▶ _GIVEN REQUEST_
Locate and copy each line in the data that contains the word "Identity".

▶ _SUPPLIED INFORMATION_
• • • •
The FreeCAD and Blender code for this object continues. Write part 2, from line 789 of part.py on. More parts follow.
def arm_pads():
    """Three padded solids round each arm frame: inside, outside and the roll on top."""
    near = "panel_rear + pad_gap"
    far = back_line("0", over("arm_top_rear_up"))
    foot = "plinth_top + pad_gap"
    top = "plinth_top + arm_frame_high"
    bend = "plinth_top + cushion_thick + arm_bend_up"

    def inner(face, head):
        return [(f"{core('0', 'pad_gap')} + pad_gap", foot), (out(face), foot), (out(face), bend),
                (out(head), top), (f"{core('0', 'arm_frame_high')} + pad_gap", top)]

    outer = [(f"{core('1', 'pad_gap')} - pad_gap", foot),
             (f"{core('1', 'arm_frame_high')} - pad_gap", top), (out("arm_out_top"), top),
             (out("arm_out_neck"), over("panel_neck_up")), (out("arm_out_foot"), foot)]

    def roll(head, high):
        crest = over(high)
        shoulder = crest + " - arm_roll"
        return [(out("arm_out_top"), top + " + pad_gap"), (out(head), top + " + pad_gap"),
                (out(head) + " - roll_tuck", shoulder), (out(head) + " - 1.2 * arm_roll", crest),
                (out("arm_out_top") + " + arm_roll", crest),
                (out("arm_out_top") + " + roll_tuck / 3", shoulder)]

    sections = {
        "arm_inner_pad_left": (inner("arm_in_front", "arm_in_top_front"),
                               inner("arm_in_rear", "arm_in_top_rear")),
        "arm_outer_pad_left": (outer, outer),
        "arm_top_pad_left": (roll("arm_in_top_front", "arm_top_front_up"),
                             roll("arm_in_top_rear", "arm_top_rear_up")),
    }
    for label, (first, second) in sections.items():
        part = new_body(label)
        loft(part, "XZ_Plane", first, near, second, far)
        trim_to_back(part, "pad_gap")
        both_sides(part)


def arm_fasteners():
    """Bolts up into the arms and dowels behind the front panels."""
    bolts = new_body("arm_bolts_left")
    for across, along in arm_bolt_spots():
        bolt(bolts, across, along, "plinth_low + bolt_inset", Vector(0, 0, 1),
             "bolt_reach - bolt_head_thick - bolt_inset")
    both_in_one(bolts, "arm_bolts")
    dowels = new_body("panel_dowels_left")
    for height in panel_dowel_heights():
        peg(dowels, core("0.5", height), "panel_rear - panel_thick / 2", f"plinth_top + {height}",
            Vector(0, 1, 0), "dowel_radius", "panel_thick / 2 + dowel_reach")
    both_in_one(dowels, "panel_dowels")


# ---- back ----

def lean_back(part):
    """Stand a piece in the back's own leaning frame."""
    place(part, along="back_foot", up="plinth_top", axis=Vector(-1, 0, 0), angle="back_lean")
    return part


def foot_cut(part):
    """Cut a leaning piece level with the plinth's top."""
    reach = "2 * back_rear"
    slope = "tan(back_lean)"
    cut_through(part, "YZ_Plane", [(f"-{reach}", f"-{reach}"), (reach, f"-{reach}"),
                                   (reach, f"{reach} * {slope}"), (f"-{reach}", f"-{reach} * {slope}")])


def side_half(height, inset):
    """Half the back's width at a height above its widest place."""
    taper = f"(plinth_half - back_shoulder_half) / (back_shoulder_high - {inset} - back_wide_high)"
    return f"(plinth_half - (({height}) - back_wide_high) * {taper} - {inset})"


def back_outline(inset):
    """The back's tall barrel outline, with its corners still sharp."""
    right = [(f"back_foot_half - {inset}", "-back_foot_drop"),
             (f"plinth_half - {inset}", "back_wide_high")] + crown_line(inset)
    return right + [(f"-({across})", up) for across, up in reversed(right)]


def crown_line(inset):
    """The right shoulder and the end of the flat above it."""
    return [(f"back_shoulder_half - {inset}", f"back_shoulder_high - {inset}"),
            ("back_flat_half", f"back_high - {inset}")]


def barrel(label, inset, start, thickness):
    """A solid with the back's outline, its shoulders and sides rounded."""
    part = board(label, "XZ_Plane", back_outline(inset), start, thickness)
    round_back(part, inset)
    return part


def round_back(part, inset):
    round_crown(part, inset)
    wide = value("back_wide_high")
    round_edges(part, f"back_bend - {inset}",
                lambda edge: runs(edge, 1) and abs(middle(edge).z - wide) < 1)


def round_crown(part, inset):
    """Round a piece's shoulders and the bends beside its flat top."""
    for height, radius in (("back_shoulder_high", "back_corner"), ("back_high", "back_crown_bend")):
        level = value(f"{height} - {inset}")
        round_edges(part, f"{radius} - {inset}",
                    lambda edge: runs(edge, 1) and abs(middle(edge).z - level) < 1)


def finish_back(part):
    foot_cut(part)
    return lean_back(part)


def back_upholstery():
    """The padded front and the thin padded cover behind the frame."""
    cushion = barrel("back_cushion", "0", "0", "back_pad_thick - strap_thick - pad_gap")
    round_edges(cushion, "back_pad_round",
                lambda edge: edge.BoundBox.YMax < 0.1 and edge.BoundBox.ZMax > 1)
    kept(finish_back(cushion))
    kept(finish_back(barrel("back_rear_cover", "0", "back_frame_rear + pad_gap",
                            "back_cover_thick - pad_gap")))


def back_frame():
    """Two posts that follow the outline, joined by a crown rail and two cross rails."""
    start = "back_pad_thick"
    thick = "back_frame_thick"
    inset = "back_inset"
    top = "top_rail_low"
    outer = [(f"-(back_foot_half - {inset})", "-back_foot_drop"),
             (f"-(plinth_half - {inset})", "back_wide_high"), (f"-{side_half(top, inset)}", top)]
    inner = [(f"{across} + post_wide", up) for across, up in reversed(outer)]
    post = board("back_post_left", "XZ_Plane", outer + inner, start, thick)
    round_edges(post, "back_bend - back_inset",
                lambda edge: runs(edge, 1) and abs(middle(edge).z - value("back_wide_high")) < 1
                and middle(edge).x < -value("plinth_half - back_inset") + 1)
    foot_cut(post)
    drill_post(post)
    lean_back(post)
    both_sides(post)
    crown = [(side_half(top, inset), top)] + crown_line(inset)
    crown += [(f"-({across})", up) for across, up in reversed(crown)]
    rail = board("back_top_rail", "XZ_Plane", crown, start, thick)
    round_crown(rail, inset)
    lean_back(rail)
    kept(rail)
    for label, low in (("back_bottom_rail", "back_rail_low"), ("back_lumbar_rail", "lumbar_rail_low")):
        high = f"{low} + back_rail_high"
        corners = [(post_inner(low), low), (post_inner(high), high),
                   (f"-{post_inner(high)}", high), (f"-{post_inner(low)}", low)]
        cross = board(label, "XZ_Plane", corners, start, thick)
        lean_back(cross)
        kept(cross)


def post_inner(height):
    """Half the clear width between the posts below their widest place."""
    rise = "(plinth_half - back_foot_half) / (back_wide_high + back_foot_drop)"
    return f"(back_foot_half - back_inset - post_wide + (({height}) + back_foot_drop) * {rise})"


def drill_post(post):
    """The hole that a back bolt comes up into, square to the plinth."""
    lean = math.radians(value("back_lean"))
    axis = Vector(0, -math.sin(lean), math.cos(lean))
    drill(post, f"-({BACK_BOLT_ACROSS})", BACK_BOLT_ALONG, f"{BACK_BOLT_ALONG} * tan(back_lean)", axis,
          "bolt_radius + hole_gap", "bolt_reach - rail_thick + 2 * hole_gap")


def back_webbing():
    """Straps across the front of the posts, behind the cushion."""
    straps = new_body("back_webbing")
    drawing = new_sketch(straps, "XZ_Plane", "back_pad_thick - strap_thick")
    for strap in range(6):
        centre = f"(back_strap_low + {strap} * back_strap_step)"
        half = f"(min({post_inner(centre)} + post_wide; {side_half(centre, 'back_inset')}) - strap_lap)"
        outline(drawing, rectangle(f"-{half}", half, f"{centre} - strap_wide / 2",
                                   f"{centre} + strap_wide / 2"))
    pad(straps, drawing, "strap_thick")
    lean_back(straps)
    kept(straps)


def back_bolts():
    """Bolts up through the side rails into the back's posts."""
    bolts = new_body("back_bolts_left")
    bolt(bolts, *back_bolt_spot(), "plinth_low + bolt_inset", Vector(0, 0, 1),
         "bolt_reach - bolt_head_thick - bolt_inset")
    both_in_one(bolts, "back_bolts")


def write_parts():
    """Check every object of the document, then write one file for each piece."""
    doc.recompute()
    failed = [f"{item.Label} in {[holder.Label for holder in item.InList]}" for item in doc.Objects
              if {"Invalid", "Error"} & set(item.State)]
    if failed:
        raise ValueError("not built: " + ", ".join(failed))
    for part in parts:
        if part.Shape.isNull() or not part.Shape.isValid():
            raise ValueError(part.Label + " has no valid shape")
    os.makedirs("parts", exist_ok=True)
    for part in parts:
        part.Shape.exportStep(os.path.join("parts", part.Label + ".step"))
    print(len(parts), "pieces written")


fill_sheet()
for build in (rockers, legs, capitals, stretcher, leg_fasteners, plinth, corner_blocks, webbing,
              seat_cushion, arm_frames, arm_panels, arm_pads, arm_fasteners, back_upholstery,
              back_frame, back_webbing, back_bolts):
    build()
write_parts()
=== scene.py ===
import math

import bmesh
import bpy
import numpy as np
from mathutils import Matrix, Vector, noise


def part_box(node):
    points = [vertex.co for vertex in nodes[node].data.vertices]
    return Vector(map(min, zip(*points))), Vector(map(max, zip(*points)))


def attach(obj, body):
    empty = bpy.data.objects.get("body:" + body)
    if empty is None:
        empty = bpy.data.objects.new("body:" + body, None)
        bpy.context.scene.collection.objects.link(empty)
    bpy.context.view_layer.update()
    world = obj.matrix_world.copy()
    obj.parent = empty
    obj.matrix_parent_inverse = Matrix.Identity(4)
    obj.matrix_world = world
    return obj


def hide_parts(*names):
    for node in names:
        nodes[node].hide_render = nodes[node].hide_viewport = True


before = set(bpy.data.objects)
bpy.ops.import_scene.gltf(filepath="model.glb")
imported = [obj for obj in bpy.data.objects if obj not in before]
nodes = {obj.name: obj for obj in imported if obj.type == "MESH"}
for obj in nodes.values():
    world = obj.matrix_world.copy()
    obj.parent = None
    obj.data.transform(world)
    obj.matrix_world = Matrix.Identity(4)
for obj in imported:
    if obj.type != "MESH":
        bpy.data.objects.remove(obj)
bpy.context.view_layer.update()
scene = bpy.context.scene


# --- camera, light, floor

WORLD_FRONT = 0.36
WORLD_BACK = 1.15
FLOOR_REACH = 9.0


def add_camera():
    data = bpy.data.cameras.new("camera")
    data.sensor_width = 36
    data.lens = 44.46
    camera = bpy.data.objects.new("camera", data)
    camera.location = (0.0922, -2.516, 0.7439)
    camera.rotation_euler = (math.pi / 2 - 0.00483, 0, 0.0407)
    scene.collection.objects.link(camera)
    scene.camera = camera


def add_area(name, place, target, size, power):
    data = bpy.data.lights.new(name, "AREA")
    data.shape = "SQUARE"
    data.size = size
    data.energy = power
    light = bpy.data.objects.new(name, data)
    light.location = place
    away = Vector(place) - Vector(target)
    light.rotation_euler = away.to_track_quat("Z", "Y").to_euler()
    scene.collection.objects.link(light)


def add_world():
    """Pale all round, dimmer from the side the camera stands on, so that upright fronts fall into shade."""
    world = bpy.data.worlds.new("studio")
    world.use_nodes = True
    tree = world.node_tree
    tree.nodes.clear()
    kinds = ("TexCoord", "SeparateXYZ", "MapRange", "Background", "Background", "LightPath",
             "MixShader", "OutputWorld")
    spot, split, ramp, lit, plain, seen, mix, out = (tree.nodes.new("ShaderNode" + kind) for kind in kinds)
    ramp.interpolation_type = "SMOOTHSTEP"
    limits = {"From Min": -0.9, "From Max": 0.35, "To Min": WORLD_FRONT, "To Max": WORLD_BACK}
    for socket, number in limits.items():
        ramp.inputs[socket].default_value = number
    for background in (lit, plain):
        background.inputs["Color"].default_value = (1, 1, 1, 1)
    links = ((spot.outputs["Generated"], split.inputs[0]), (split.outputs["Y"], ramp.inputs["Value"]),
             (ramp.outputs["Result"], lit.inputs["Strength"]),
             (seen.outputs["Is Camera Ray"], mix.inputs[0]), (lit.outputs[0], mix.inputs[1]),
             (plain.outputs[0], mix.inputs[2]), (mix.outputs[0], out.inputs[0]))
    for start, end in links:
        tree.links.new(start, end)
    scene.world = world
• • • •
▶ _RIGHT ANSWER_
    obj.matrix_parent_inverse = Matrix.Identity(4)
    obj.matrix_world = Matrix.Identity(4)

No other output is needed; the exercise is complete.